The best part of a fabulous weekend was arguably the three hours spent ziplining with Arbortrek Canopy Tours yesterday morning. We’re a pretty active family, and we figure that even when they are teens, they will still look forward to time spent skiing, hiking, snowshoeing or camping.

I’m not a nervous person generally, as long as no toasters are involved anyway, so I was pretty sure I’d be ok with the adrenaline and thrills of a morning spent above the ground. So I was a little surprised when we got up to the first platform, waaaaay above the ground, and one of our twins was being hooked onto the cable. That thin little cable.

I tried not think about carrying those two little girls inside me.

I failed.

The 22 ultrasounds, countless non-stress tests, the weeks sleeping  in a recliner when I was too massively pregnant to lie down. The sleepless nights. Sleepless days. Tandem nursing sessions that lasted hours. Kissed away tears over bruises, band aids on scraped knees, middle-of-the-night nightmares, sore stomachs, sore throats, burning foreheads, Emergency room visits. Marathon re-readings for many months of that irritating Beatrix Potter rhyme collection. Those damned talking Barney dolls. Walking into their first day of school holding each other’s hands. Kissing away tears over friendship dramas. Chocolate ice cream proffered over boy-related dramas. Blowing out 11 years of birthday candles. Cheering them on the soccer field even though they were terrible. Cheering them on at the pool and the ski hill because they were actually amazing.

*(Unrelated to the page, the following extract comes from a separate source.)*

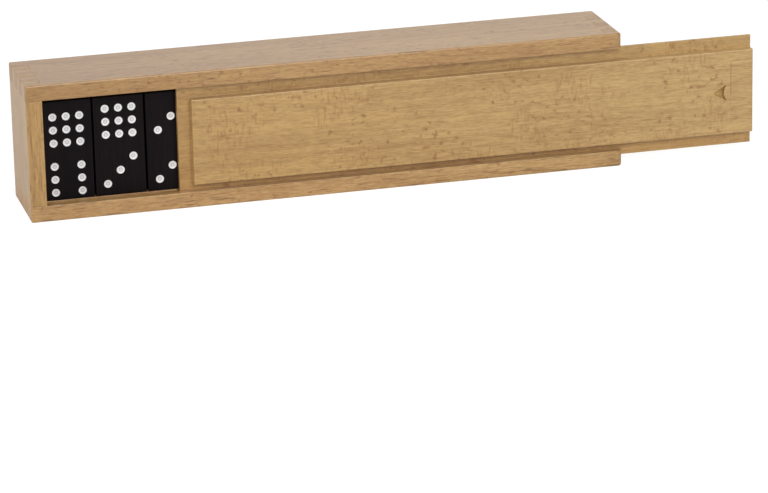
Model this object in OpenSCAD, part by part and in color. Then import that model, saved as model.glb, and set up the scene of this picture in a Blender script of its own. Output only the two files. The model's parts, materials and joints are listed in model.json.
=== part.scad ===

She was a little nervous. She looked over at me and her dad. I have no idea what the hell he was doing, because my world abruptly shrunk down to her two green eyes. I knew absolutely nothing about the harness she had been hooked into by those nice, seemingly competent guides. I hadn’t personally checked her equipment (what would I look for anyway?).

A perfect metaphor for adolescence. For taking some risks, pushing yourself a bit beyond your comfort level. She trusted us to take her to a safe place, but didn’t really know what we were doing.

She was so different from her siblings. Her younger sister was boisterous, begging to go first, leaping before looking. A natural risk-taker, a sensation-seeker. Her twin dealt with her anxiety with logic — asking questions about the trolley, the carabiners, the lanyards, the load-bearing stats on the massive Eastern Hemlock whose upper branches we were visiting. Each got their comforts and challenges in different ways.

Also a wonderful metaphor for parenting, for pushing your kids off the platform into thin air. You’re 99.9 percent sure the cable and harnesses will hold, and you need to bite your tongue about the rest. The slimmest chance that they might get hurt is outweighed by their need to try, to challenge themselves on things that scare even you.

I nodded and mustered a smile. And she jumped off the platform into the impossible June green of a Vermont forest, 70 feet high in the air. The cable sang its throaty hum. A tiny squeal and she flew off, away from us, her long hair fanning out from under her helmet. She disappeared from view, hundreds off feet away to the next platform.

It was the most beautiful thing I’d ever seen.